At FAU, more than 30 scientists are involved in the Time Machine Project, including historians, archaeologists and computer scientists. The head of this effort is Prof. Dr. Andreas Maier, Chair of Computer Science 5 (Pattern Recognition), who is also member of the consortium’s Executive Team. “Our aim is to digitise, as far as possible, all documents, pictures, sculptures, archaeological finds and artefacts,” explains Prof. Maier. In order to handle such heterogeneous and unstructured data, completely new tools in computer science are needed, such as the combination of classical artificial intelligence and deep learning. “‘Evaluation by scientists is, however, also a crucial factor, for example in order to avoid spurious correlations.” FAU scientists are involved in the Time Machine Project in a number of important ways, in particular regarding the fusion of symbolic AI and methods of deep learning in addition to their application to build a Nuremberg Time Machine.
Cultural Heritage as a valuable economic asset
Cultural Heritage is one of our most precious assets, and the Time Machine’s ten-year research and innovation programme will strive to show that rather than being a cost, cultural heritage investment will actually be an important economic driver across industries. This constant source of new knowledge will be an economic motor, giving rise to new professions, services and products in areas such as education, creative industries, policy making, smart tourism, smart cities and environmental modelling. For example, services for comparing territorial configurations across space and time will become an essential tool in developing modern land use policy or city planning. Likewise, the tourism industry will be transformed by professionals capable of creating and managing newly possible experiences at the intersection of the digital and physical worlds. These industries will have a pan-European platform for knowledge exchange which will add a new dimension to their strategic planning and innovation capabilities.
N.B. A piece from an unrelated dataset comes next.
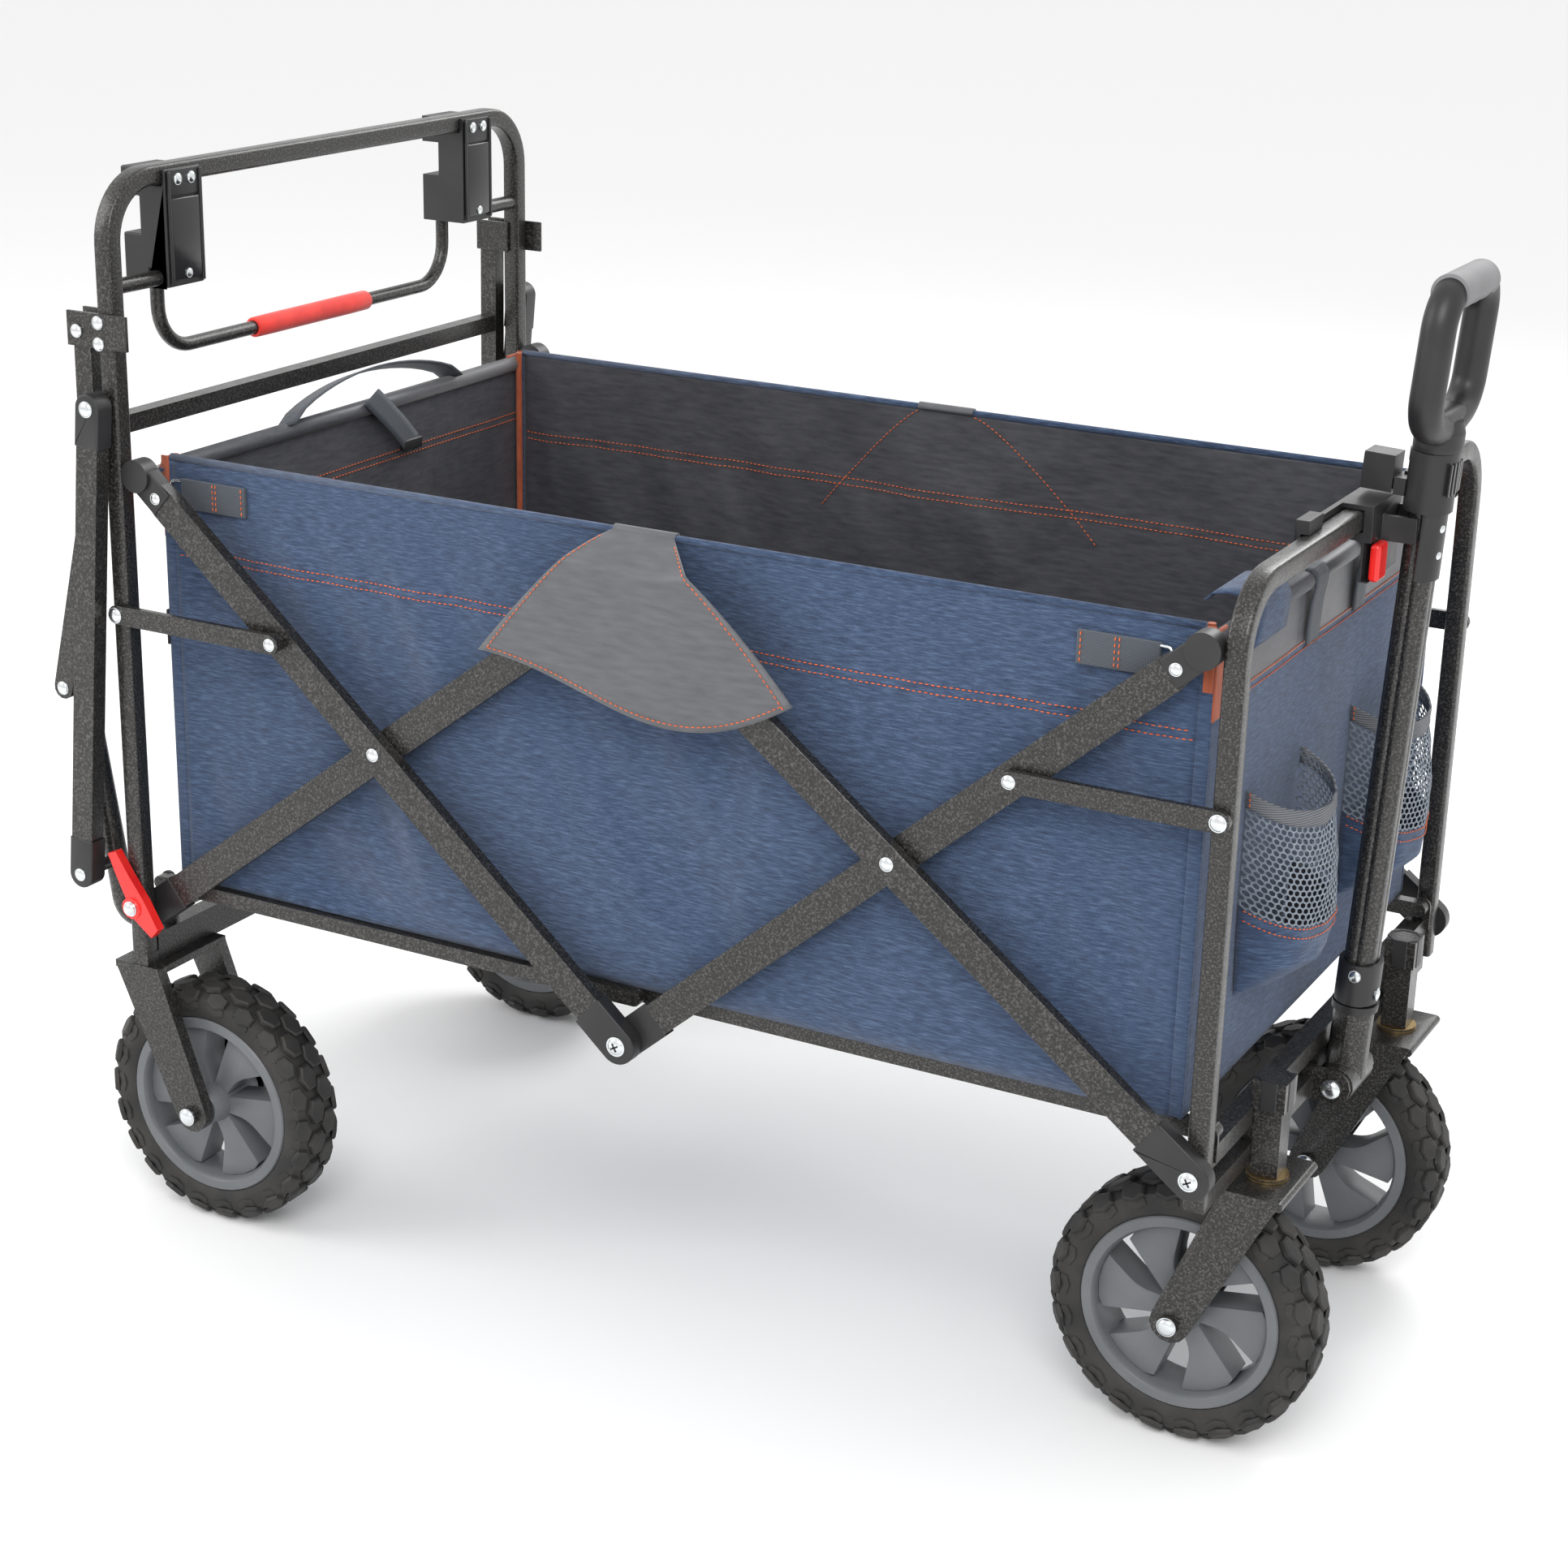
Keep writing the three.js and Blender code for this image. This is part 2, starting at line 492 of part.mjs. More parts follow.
// Front beam: two cross tubes, capped caster posts, handle bracket and the ears of the floor rails.
const STUB_TOP = FORK_TOP + 76;
{
  const back = FRONT_X - 11.8;
  const end = FRONT_Y - HALF - GAP;
  const low = block([back, back + TUBE], [-end, end], [FORK_TOP + 11, FORK_TOP + 26]);
  const high = block([back, back + TUBE], [-end, end], [FORK_TOP + 41, FORK_TOP + 56]);
  const post = block([SWIVEL.x - 10, SWIVEL.x + 10], [-SWIVEL.y - 10, -SWIVEL.y + 10],
    [FORK_TOP + 3.6, STUB_TOP - 20]);
  const cap = block([SWIVEL.x - 12, SWIVEL.x + 12], [-SWIVEL.y - 12, -SWIVEL.y + 12],
    [STUB_TOP - 22, STUB_TOP]);
  const web = block([back + 5, SWIVEL.x], [-SWIVEL.y - 4, -SWIVEL.y + 4], [FORK_TOP + 12, FORK_TOP + 55]);
  const bore = upright(5 + GAP, SWIVEL.x, -SWIVEL.y, [FORK_TOP, FORK_TOP + 40]);
  const cheek = plate([[back + 4, HANDLE.z - 13], ...arc([HANDLE.x, HANDLE.z], 13, -90, 90),
    [back + 4, HANDLE.z + 13]], [24.5, 28.5]);
  const bolt = join(crossRod(5, HANDLE.x, HANDLE.z, [-30, 30]),
    both(crossRod(7.5, HANDLE.x, HANDLE.z, [28, 32.5])));
  const ear = plate([[FRONT_X - 7, FORK_TOP + 48], [FRONT_X + 7, FORK_TOP + 48],
    ...arc([FRONT_X, RAIL_Z], 7, 0, 180)], [SIDE_Y - 4.2, SIDE_Y - 1.2]);
  const earPin = crossRod(3.5, FRONT_X, RAIL_Z, [SIDE_Y - 15.2, SIDE_Y - 3]);
  const tie = block([back + 2, back + 12], [-8, 8], [FORK_TOP + 12, FORK_TOP + 55]);
  const side = cut(join(post, cap, web), bore);
  add("front_beam", join(low, high, tie, bolt, both(join(side, cheek, ear, earPin))), PAINT);
}

// Casters: a channel fork on a washer and stem, swivelling in the post above.
{
  const { x, y } = SWIVEL;
  const reach = 37.5;
  const eye = [FRONT_WHEEL.x, WHEEL_Z];
  const span = [x - 21, x + 21];
  const top = block(span, [-y - reach, -y + reach], [FORK_TOP - 6, FORK_TOP]);
  const lip = crossRod(3.5, span[1], FORK_TOP - 3.5, [y - reach, y + reach], 12);
  const cheek = (near, far, inside) => cut(
    leg(span, FORK_TOP - 3, eye, 15, [near, far]),
    leg([span[0] + 3, span[1] - 3], FORK_TOP - 12, eye, 12, inside));
  const near = cheek(y + reach - 8, y + reach, [y + reach - 9, y + reach - 3]);
  const far = cheek(y - reach, y - reach + 8, [y - reach + 3, y - reach + 9]);
  const washer = upright(15, x, -y, [FORK_TOP - 1, FORK_TOP + 3.3]);
  const stem = upright(5, x, -y, [FORK_TOP, FORK_TOP + 38]);
  const axle = wheelAxle(FRONT_WHEEL, y - reach, y + reach);
  addPair("caster_fork", join(top, lip, near, far, washer, stem, axle), PAINT);
}

// Handle catch on the front top bar, with its red push button.
{
  const top = FRONT_HEIGHT;
  const [back, front] = [FRONT_X - 12, FRONT_X + HALF + 7];
  const jaw = 16.5;
  const body = block([back, front], [-42, 22], [top - 50, top + 4]);
  const relief = block([back - 1, FRONT_X + HALF + GAP], [-43, 23], [top - 51, top - TUBE - 6]);
  const channel = block([FRONT_X - HALF - GAP, FRONT_X + HALF + GAP], [-43, 23],
    [top - TUBE - GAP, top + GAP]);
  const arms = both(block([front - 2, HANDLE.x + 20], [-jaw - 4, -jaw], [top - 24, top - 6]));
  const tail = block([back, FRONT_X - HALF - GAP], [-128, -40], [top - 10, top + 4]);
  const hook = block([back, FRONT_X - 2], [-128, -100], [top + GAP, top + 10]);
  const seat = block([FRONT_X + HALF + 2, front + 1], [-43, -22], [top - 49, top - 22]);
  add("catch_body", cut(join(body, arms, tail, hook), relief, channel, seat), BLACK_PLASTIC);
  const button = block([FRONT_X + HALF + 2 + GAP + 4, front + 7], [-42, -22 - GAP],
    [top - 49, top - 22 - GAP]);
  add("catch_button", button, RED_PLASTIC);
}

// Pull handle, built upright over its pivot and then leaned forwards.
const lean = (part) => part.rotate([0, HANDLE_LEAN, 0]).translate([HANDLE.x, 0, HANDLE.z]);
const OUTER_TUBE = { depth: 24, width: 30, wall: 2, low: 60.3, high: 439 };
{
  const { depth, width, wall, low, high } = OUTER_TUBE;
  const base = join(crossRod(14, 0, 0, [-24, 24], 16), upright(15, 0, 0, [0, 60], 16),
    upright(17, 0, 0, [55, 60], 16));
  add("handle_base", lean(cut(base, crossRod(5 + GAP, 0, 0, [-26, 26]))), PAINT);

  const outer = slab(oval(0, depth, width), [low, high]);
  const hollow = slab(oval(0, depth - 2 * wall, width - 2 * wall), [low - 1, high + 1]);
  add("handle_outer_tube", lean(cut(outer, hollow)), PAINT);

  const grown = (extra, range) => slab(oval(0, depth + extra, width + extra), range);
  const lower = cut(grown(8, [62, 94]), grown(2 * GAP, [61, 95]));
  add("handle_lower_collar", lean(lower), BLACK_PLASTIC);

  const crown = grown(10, [high - 7, high + 35]);
  const skirt = grown(5, [high - 55, high - 6]);
  const frontHalf = block([2, 20], [-20, 20], [high - 56, high - 5]);
  const passage = slab(oval(0, depth - 2 * wall, width - 2 * wall), [high - 60, high + 40]);
  const shell = join(crown, skirt.intersect(frontHalf));
  const upper = cut(shell, grown(2 * GAP, [high - 60, high + GAP]), passage);
  const pocket = block([-22, -14.6], [-8.8, 8.8], [high + 2, high + 26]);
  const hinge = both(block([-22, -14], [-13.5, -9], [high + 2, high + 14]));
  const pin = crossRod(2, -19, high + 8, [-13, 13], 10);
  add("handle_upper_collar", lean(join(cut(upper, pocket), hinge, pin)), BLACK_PLASTIC);

  const tab = block([-46, -24], [-11, 11], [high + 2, high + 28]);
  const knuckle = join(block([-25, -16.5], [-8, 8], [high + 4, high + 12]),
    crossRod(4, -19, high + 8, [-8.6, 8.6], 12));
  const lever = cut(join(tab, knuckle), crossRod(2 + GAP, -19, high + 8, [-14, 14], 10));
  add("handle_lever", lean(lever), BLACK_PLASTIC);

  const play = 2 * wall + 2 * GAP;
  const inner = slab(oval(0, depth - play, width - play), [low + 10, high + 38]);
  add("handle_inner_tube", lean(inner), PAINT);
}

// D-grip on the inner tube, with a soft pad over its top.
{
  const low = OUTER_TUBE.high + 35 + GAP;
  const section = roundedOval(24, 22, 10);
  const [half, rise] = [50, 113];
  const path = [[2, 2, low + 13], [2, -half, low + 24], [4, -half, low + rise], [4, 1, low + rise]];
  const loop = join(both(tube(path, 20, section, 4)));
  const fill = plate([[-8, low + 8], [12, low + 8], [12, low + 26], [-8, low + 26]], [-32, 32]);
  const neck = slab(oval(1, 34, 38), [low, low + 18]);
  const socket = slab(oval(0, 20 + 2 * GAP, 26 + 2 * GAP), [low - 1, low + 3 + 2 * GAP]);
  const grip = cut(join(loop, fill, neck), socket);
  const bar = block([-20, 28], [-half + 12, half - 12], [low + rise - 20, low + rise + 20]);
  const waist = tube([[4, -half + 8, low + rise], [4, half - 8, low + rise]], 20, roundedOval(18, 16, 12), 1);
  add("grip_body", lean(join(cut(grip, bar), waist)), BLACK_PLASTIC);
  const pad = tube([[4, -half + 12 + GAP, low + rise], [4, half - 12 - GAP, low + rise]], 20, section, 1);
  const core = tube([[4, -half, low + rise], [4, half, low + rise]], 20,
    roundedOval(18 + 2 * GAP, 16 + 2 * GAP, 12), 1);
  add("grip_pad", lean(cut(pad, core)), GREY_PLASTIC);
}

// Fabric tub: end walls hang from the hub rods, sides and floor stretch between them.
{
  const width = SIDE_Y;
  const wallX = HUB_X - 2;
  const hem = (end) => cut(
    join(crossRod(6.5, ...HUB(end), [-width + 5, width - 5], 12),
      block([Math.min(end * wallX, end * (wallX + CLOTH)), Math.max(end * wallX, end * (wallX + CLOTH))],
        [-width, width], [FLOOR_Z, HUB_HEIGHT - 2])),
    crossRod(PIN + GAP, ...HUB(end), [-width - 2, width + 2]));
  const [back, front, low, high] = [REAR_X - 9, -wallX - 1, 315, 510];
  const pouch = cut(block([back, front], [-190, 190], [low, high]),
    block([back + 2, -wallX - CLOTH], [-188, 188], [low + 2, high + 1]));
  add("tub_rear_wall", join(hem(-1), pouch), DENIM);
  add("tub_front_wall", hem(1), DENIM);

  const reach = HUB_X - 7 - GAP;
  addPair("tub_side", block([-reach, reach], [-width, -width + CLOTH], [FLOOR_Z, TUB_RIM]), DENIM);
  add("tub_floor", block([-reach, reach], [-width + CLOTH + GAP, width - CLOTH - GAP],
    [FLOOR_Z, FLOOR_Z + CLOTH]), DENIM);

  const CUP = { y: 110, depth: 48, half: 55, low: 355, high: 507, wall: 1.5 };
  const bowl = (inset) => arc([0, 0], 1, -90, 90, 12).map(([out, along]) => [
    wallX + CLOTH + GAP + inset + (CUP.depth - 2 * inset) * out,
    -CUP.y + (CUP.half - inset) * along,
  ]);
  const cup = cut(slab(bowl(0), [CUP.low, CUP.high]), slab(bowl(CUP.wall), [CUP.low + 3, CUP.high + 2]));
  addPair("cup_pocket", cup, MESH_CLOTH);
}

export default wagon;
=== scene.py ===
"""Folding wagon: finishes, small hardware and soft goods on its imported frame. Metres, +X forwards, +Z up."""
import json
import math

import bmesh
import bpy
from mathutils import Matrix, Vector, noise


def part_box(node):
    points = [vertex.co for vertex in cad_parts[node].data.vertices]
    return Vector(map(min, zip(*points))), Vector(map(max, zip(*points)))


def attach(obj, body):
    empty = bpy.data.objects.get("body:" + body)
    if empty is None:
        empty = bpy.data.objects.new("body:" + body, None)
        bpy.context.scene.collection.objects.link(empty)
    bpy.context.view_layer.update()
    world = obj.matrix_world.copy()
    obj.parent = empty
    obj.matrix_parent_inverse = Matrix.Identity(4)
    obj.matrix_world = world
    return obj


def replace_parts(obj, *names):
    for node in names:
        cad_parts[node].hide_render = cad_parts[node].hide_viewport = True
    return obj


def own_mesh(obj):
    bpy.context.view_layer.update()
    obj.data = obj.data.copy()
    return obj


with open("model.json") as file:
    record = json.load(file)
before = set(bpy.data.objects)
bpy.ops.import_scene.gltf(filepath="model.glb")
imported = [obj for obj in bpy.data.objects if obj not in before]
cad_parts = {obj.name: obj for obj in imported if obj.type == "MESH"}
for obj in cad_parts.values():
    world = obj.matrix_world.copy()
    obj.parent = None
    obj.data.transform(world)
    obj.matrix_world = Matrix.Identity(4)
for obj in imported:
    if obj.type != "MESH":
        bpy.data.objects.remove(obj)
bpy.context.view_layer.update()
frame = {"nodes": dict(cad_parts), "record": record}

# ---------------------------------------------------------------- Camera, floor and lights
# A long lens above the right rear corner, a pale floor, and three large soft lamps under a bright sky.
turn, dip, roll = math.radians(28.02), math.radians(19.52), math.radians(1.37)
ahead = Vector((-math.sin(turn) * math.cos(dip), math.cos(turn) * math.cos(dip), -math.sin(dip)))
across = ahead.cross(Vector((0, 0, 1))).normalized()
upward = across.cross(ahead)
camera = bpy.data.objects.new("camera", bpy.data.cameras.new("camera"))
camera.data.lens = 67.67
camera.data.sensor_width = 36
camera.data.clip_end = 200
tilted_across = across * math.cos(roll) + upward * math.sin(roll)
tilted_upward = upward * math.cos(roll) - across * math.sin(roll)
camera.matrix_world = Matrix.Translation((1.0239, -1.94837, 1.15562)) @ Matrix(
    (tilted_across, tilted_upward, -ahead)).transposed().to_4x4()
bpy.context.scene.collection.objects.link(camera)
bpy.context.scene.camera = camera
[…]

Time Machine will mark a new age for Social Sciences and Humanities, as it will offer open access to Europe’s past via unified data and new AI services. This will give ’super powers’ to researchers by revolutionising the individual researcher’s search capabilities, drastically raising the overall scale and scope of social sciences and humanities research. The resulting knowledge will enable the field to effectively contribute to the development of strategic answers to major pan-European challenges such as sustainable growth, social welfare, migration and integration of migrants, and the safeguarding of European democracy.
Education is a crucial factor for social and economic well-being in Europe and the world, and Time Machine will help transform it by creating a dynamic new industry for the production of educative digital material based on aligned massive datasets. The resulting online courses, materials, simulations and other experiences will promote active engagement with our combined cultural heritage and make continuous learning more accessible and inclusive.
A unique alliance and a network of cities
Time Machine promotes a unique alliance of leading European academic and research organisations, cultural heritage institutions and private enterprises that are fully aware of the huge potential of digitisation and the very promising new paths for science, technology and innovation that can be opened through the information system that will be developed, based on the Big Data of the past. In addition to the 33 core institutions that will be funded by the European Commission, more than 200 organisations from 33 countries are participating in the initiatives, including seven national libraries (Austria, Belgium, France, Israel, Netherlands, Spain, Switzerland), 19 state archives (Belgium, Bulgaria, Croatia, Czech Republic, Denmark, Estonia, Finland, Germany, Hungary, Lithuania, Malta, Norway, Poland, Romania, Slovenia, Spain, Slovakia, Sweden, and Switzerland), famous museums (Louvre, Rijkmuseum), 95 academic and research institutions, 30 European companies and 18 governmental bodies.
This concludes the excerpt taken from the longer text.